It’s 1942. America has just entered the Great War against fascism. Winston Churchill is Prime Minister and has just made an alliance with FDR and Stalin. And you’ve just been invited to a local pub in Oxford nicknamed ‘The Bird and Baby’. A group of professors who meet every Tuesday and Thursday night wave you over. Charles Williams the poet is arguing with a notable theologian. Warne Lewis has brought a bottle of scotch and is handing out glasses. Hugo Dyson and Owen Barfield are discussing a philosophy known as ‘final participation’ where one can be fully united with nature. A man you’ve seen on television debating certain religious talks is in the center reading his latest serial of what he calls ‘Screwtape’. But another man who’s been quiet the whole time, emerges from his darkened corner into the dim bar lights, takes his pipe out of his mouth and says, “Welcome to our literary club of practicing poets… The Inklings! Hwaet! We inclinga!” The man bites his pipe and awaits your reply, his name is Tolkien.
Who were the Inklings? Were they just a group of friends who discussed their latest writings? Or were they a cloistral group of dark academia scholars that met in secret?
In the late-1940s, John Waine often came to the Inklings on Thursday nights, and some years later he wrote of them, “This was a circle of instigators, almost of incendiaries, meeting to urge one another on in the task of redirecting the whole current of contemporary art and life.”
These dabblers in ink, or incendiaries as it were, comprised of C. S. Lewis, and J. R. R. Tolkien, but eventually went on to include Charles Williams, and so many others. Humphrey Carpenter evolves his personal historical narrative from this basis, and does so smashingly! There are only a few historians in my opinion that can actually step into the shoes of their figures, and Carpenter seems an expert at it. Including real narratives in some of their Thursday night meetings, you just have this overwhelming feeling that you’re present, in the room with these literary giants, that you know them and you want to buy them a coffee.
These giants met at the Eagle and Child pub, nicknamed the Bird and Baby, twice a week from the 1930s to 1950. So notable was their meetings that an author of indie mysteries included in his book, “There goes C. S. Lewis, it must be Tuesday!” But who were they really?
“During the war, his [Charles Williams] two closest friends from the working men’s college were killed. At the time, Williams was greatly distressed, that they should have sacrificed themselves as it seemed on his behalf. Worse still, because of his growing habit of ignoring conventional distinctions of time and space, he couldn’t feel that their deaths were something that could have happened elsewhere and in the past and were now over. To him, the whole thing was constantly happening. The clink of teacups at his own breakfast table, seemed to him to be the tin mugs passing from hand to hand while dying men were crying for drink in no man’s land.
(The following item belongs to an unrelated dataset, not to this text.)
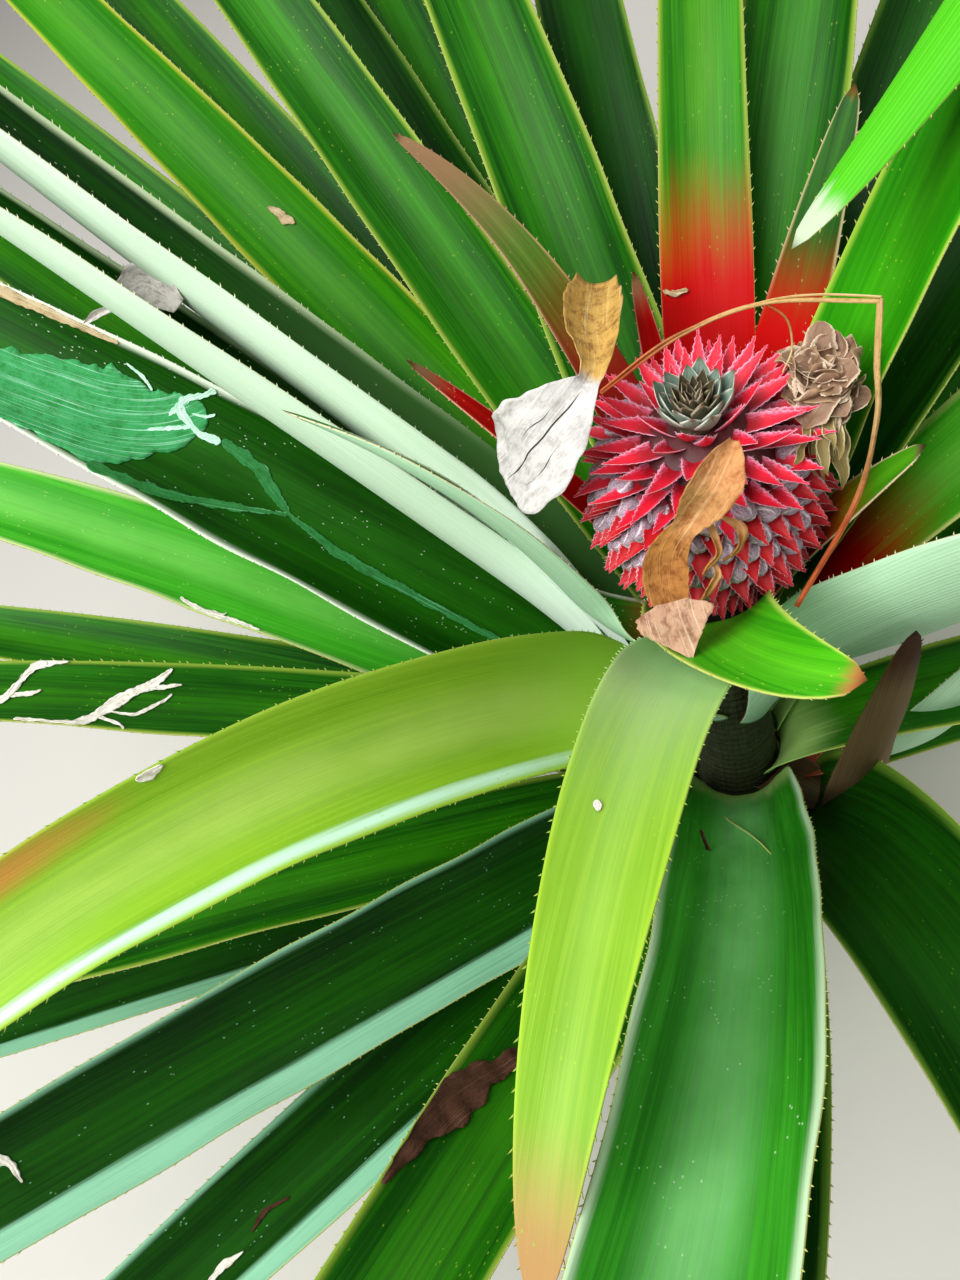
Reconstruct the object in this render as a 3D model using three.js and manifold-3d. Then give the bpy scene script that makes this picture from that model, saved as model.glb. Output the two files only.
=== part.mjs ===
// A pineapple plant in fruit: a short stem, a rosette of long channelled leaves, a young red
// fruit with its small crown, and the dry leaves that lie caught in the rosette.
// Millimetres and degrees, +Z up. The origin is the middle of the stem's flat cut at ground level.
import * as THREE from "three";
import { mergeVertices } from "three/addons/utils/BufferGeometryUtils.js";
import Module from "manifold-3d";

// Driving dimensions
const degree = Math.PI / 180;
const goldenAngle = 137.5;
const clearance = 0.3;
const stem = {
  height: 335,
  footRadius: 44,
  lowRadius: 36.5,
  topRadius: 16,
  flareHeight: 14,
  flareRows: [0, 0.4, 0.7, 1],
  sides: 24,
};
const peduncle = { top: 390, radius: 11, shoulderRadius: 15, taper: 12, sides: 14 };
const fruit = { bottom: 390.3, top: 480, radius: 42, endRadius: 13, fullness: 0.6, sides: 16, rows: 8 };
const bracts = {
  count: 86,
  lowLength: 14,
  topLength: 19,
  width: 14,
  depth: 7,
  root: 4,
  lowTilt: -30,
  topTilt: 66,
  tiltPower: 1.3,
  lowShare: 0.1,
  topShare: 0.95,
};
const crown = { bottom: 480.3, height: 12, radius: 9, shoulder: 3, sides: 10 };
const leaflets = {
  count: 21,
  outerLength: 19,
  innerLength: 10.5,
  width: 8,
  depth: 3,
  root: 4,
  outerTilt: 25,
  innerTilt: 80,
  outerSeat: 8.1,
  innerSeat: 4,
  topGap: 2,
};
// Every leaf starts steeply along the stem, hugs it over the grip angle, and opens out and bends over within its
// first part. Its hollow is the radius that its section is curved to. Shares are of its length, or of its half width.
// A leaf may have its own relax length, hollow and open share. A knee turns it up where it leaves the stem, and a
// fold bends it right over.
const blade = {
  startRise: 76,
  relaxLength: 40,
  hollow: 45,
  hollowPower: 3,
  leastClimb: 0.25,
  gripAngle: 50,
  gripGap: 1,
  openShare: 0.22,
  taperShare: 0.3,
  taperPower: 2.2,
  narrowing: 0.35,
  rollShare: 0.3,
  thicknessRatio: 0.0102,
  baseThickness: 3.2,
  baseShare: 0.04,
  thickenShare: 0.2,
  upperShare: 0.36,
  lowerShare: 0.5,
  spans: 11,
  finePerSpan: 6,
  spanPower: 1.2,
};

// Each leaf: the heading of its base and its drop below the stem's top, how steeply it rises, how far it bends over by
// its tip, its length and width, how far its heading swings by its tip, and how it rolls about its own middle line.
const leafTable = [
  { name: "leaf_back_middle", azimuth: 83, drop: 25, rise: 58, bend: 75, length: 525, width: 44 },
  { name: "leaf_back_right", azimuth: 71, drop: 37, rise: 50, bend: 40, length: 620, width: 60 },
  { name: "leaf_back_broad", azimuth: 58, drop: 69, rise: 47, bend: 45, length: 600, width: 62 },
  { name: "leaf_back_low", azimuth: 97, drop: 90, rise: 44, bend: 40, length: 640, width: 58 },
  { name: "leaf_back_left", azimuth: 108, drop: 55, rise: 47, bend: 45, length: 640, width: 60, roll: -15 },
  {
    name: "leaf_left_back_low", azimuth: 119, drop: 100, rise: 38, bend: 20, length: 720, width: 58,
    roll: -14,
  },
  { name: "leaf_left_back", azimuth: 126, drop: 76, rise: 44, bend: 20, length: 700, width: 54, roll: -20 },
  {
    name: "leaf_left_long", azimuth: 135, drop: 118, rise: 36, bend: 12, length: 800, width: 62,
    roll: -26,
  },
  {
    name: "leaf_left_channel_upper", azimuth: 154, drop: 122, rise: 47, bend: -8, length: 720, width: 82,
    roll: 40, hollow: 23,
  },
  {
    name: "leaf_left_channel_lower", azimuth: 160, drop: 160, rise: 52, bend: 0, length: 700, width: 74,
    roll: 50, hollow: 27,
  },
  {
    name: "leaf_left_wide", azimuth: 161, drop: 190, rise: 42, bend: 5, length: 700, width: 108,
    roll: -20,
  },
  {
    name: "leaf_left_under", azimuth: 167, drop: 225, rise: 36, bend: 18, length: 700, width: 74,
    roll: -15,
  },
  { name: "leaf_left_narrow", azimuth: 187, drop: 211, rise: 40, bend: 20, length: 640, width: 56 },
  {
    name: "leaf_front_left_arching", azimuth: 218, drop: 92, rise: 54, bend: 110, length: 620, width: 70,
    roll: -35, cutSpan: 7,
  },
  { name: "leaf_front_left_low", azimuth: 204, drop: 312, rise: 30, bend: 16, length: 700, width: 60 },
  {
    name: "leaf_front_left_long", azimuth: 219, drop: 255, rise: 34, bend: 12, length: 760, width: 80,
    roll: -20,
  },
  { name: "leaf_front_left_dark", azimuth: 246, drop: 235, rise: 45, bend: 20, length: 700, width: 72 },
  { name: "leaf_front_drooping", azimuth: 257, drop: 40, rise: 64, bend: 100, length: 392, width: 54 },
  {
    name: "leaf_front_broad", azimuth: 269, drop: 205, rise: 56, bend: 30, length: 700, width: 78,
    swing: -35, open: 0.06,
  },
  {
    name: "leaf_front_edge", azimuth: 271, drop: 246, rise: 56, bend: 30, length: 700, width: 64,
    swing: -34, open: 0.08,
  },
  {
    name: "leaf_front_right_drooping", azimuth: 296, drop: 290, rise: 76, bend: 140, length: 540, width: 110,
    swing: -20, open: 0.25, cutSpan: 7,
  },
  {
    name: "leaf_front_right", azimuth: 327, drop: 100, rise: 60, bend: 20, length: 480, width: 86,
    roll: -60, relax: 70, hollow: 60, open: 0.3,
  },
  {
    name: "leaf_right_low", azimuth: 348, drop: 205, rise: 18, bend: 0, length: 400, width: 42,
    roll: -70, relax: 10, knee: { at: 0.2, angle: -56, soft: 0.2 },
  },
  { name: "leaf_right", azimuth: 12, drop: 76, rise: 50, bend: 40, length: 600, width: 54 },
  { name: "leaf_right_back", azimuth: 32, drop: 50, rise: 54, bend: 30, length: 560, width: 56 },
  {
    name: "heart_leaf_left", azimuth: 171, drop: 45, rise: 25, bend: 45, length: 270, width: 42,
    roll: 50, hollow: 30, relax: 8, knee: { at: 0.2, angle: -52, soft: 0.2 },
  },
  {
    name: "heart_leaf_back_left", azimuth: 118, drop: 10, rise: 62, bend: 30, length: 278, width: 28,
    swing: 34,
  },
  { name: "heart_leaf_red_left", azimuth: 166, drop: 1, rise: 62, bend: 10, length: 206, width: 18 },
  { name: "heart_leaf_red_right", azimuth: 350, drop: 4, rise: 62, bend: 10, length: 148, width: 32 },
  { name: "heart_leaf_back_right", azimuth: 56, drop: 14, rise: 62, bend: 10, length: 242, width: 38 },
  {
    name: "heart_leaf_curled", azimuth: 262, drop: 2, rise: 60, bend: 40, length: 200, width: 64,
    swing: 76, open: 0.12,
  },
  { name: "heart_leaf_red_spike", azimuth: 104, drop: 0, rise: 68, bend: 0, length: 172, width: 18 },
  { name: "skirt_leaf_1", azimuth: 20, drop: 115, rise: 34, bend: 30, length: 680, width: 56 },
  { name: "skirt_leaf_2", azimuth: 352, drop: 185, rise: 34, bend: 40, length: 660, width: 56 },
  { name: "skirt_leaf_3", azimuth: 42, drop: 165, rise: 28, bend: 25, length: 700, width: 56 },
  { name: "skirt_leaf_4", azimuth: 85, drop: 175, rise: 28, bend: 25, length: 700, width: 56 },
  { name: "skirt_leaf_5", azimuth: 142, drop: 155, rise: 37, bend: 10, length: 780, width: 66 },
  { name: "skirt_leaf_6", azimuth: 5, drop: 262, rise: 20, bend: 15, length: 680, width: 54 },
  { name: "skirt_leaf_7", azimuth: 65, drop: 260, rise: 20, bend: 15, length: 680, width: 54 },
  { name: "skirt_leaf_8", azimuth: 112, drop: 285, rise: 20, bend: 15, length: 680, width: 54 },
  { name: "skirt_leaf_9", azimuth: 174, drop: 262, rise: 30, bend: 15, length: 680, width: 64 },
  { name: "skirt_leaf_10", azimuth: 318, drop: 285, rise: 24, bend: 18, length: 640, width: 54 },
  { name: "skirt_leaf_11", azimuth: 204, drop: 262, rise: 34, bend: 14, length: 700, width: 64 },
  { name: "skirt_leaf_12", azimuth: 130, drop: 145, rise: 38, bend: 16, length: 760, width: 64 },
  { name: "skirt_leaf_13", azimuth: 113, drop: 135, rise: 38, bend: 22, length: 740, width: 60 },
  { name: "skirt_leaf_14", azimuth: 229, drop: 275, rise: 31, bend: 8, length: 740, width: 72 },
  { name: "skirt_leaf_15", azimuth: 152, drop: 205, rise: 41, bend: 2, length: 740, width: 60 },
  {
    name: "leaf_folded", azimuth: 28, drop: 31, rise: 70, bend: 18, length: 440, width: 50,
    fold: { at: 0.735, angle: -162, soft: 0.05 },
  },
  {
    name: "dead_leaf_right", azimuth: 320, drop: 195, rise: 12, bend: 0, length: 300, width: 34,
    roll: -40, relax: 8, knee: { at: 0.19, angle: -74, soft: 0.12 },
  },
];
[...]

This may seem like a casual poetic fancy, but it was not. Such was his imagination that he could feel it acutely.”
“…Tolkien encountered romantic love at an early age. When he was 16, he fell in love with a girl of 19. A fellow orphan who lived in his Birmingham lodging house. But he and Edith Bratt were soon separated by his guardian. And in later adolescence Tolkien was thrown back on friendship with others of his own sex. So much so, that by the time he was reunited with her, he had as it were, lost touch with her and had devoted the greater part of his deepest affection to his male friends.”
In the book, Carpenter constantly steps in the shoes of C. S. Lewis and Charles Williams, but never Tolkien. In near every chance Carpenter has to talk more in depth of the man, he refers you to read his earlier work, ‘J. R. R. Tolkien: A Biography’. It is in this earlier work where Carpenter steps into Tolkien’s shoes, but as for this read it just seems out of place not to have done so. This is probably the only issue I found with the book as a whole.
Did the Inklings have to have membership of a special club to be admitted to their ‘Poet Society’? “What remains that can be called a common Inklings attitude? Certainly it seems a significant link that Tolkien, Lewis, and Williams all wrote stories in which myth plays an important part. But each of the three uses myth in quite a different way. Williams takes the already existing ‘Arthurian myth’ and uses it as a setting for metaphysical odes. Lewis uses the Christian “myth” and reclothes it for his didactic purposes. Tolkien invents his own mythology and draws stories of many different kinds from it… There is of course the belief shared by Tolkien and Lewis that myth sometimes can convey truth in a way that no abstract argument can achieve, an idea certainly shared by Williams.”
So who were these Inkings? “They were Lewis’s friends. A group gathered round him. And in the end, one does not have to look any further than Lewis to see why it came into being. He himself is the fox!”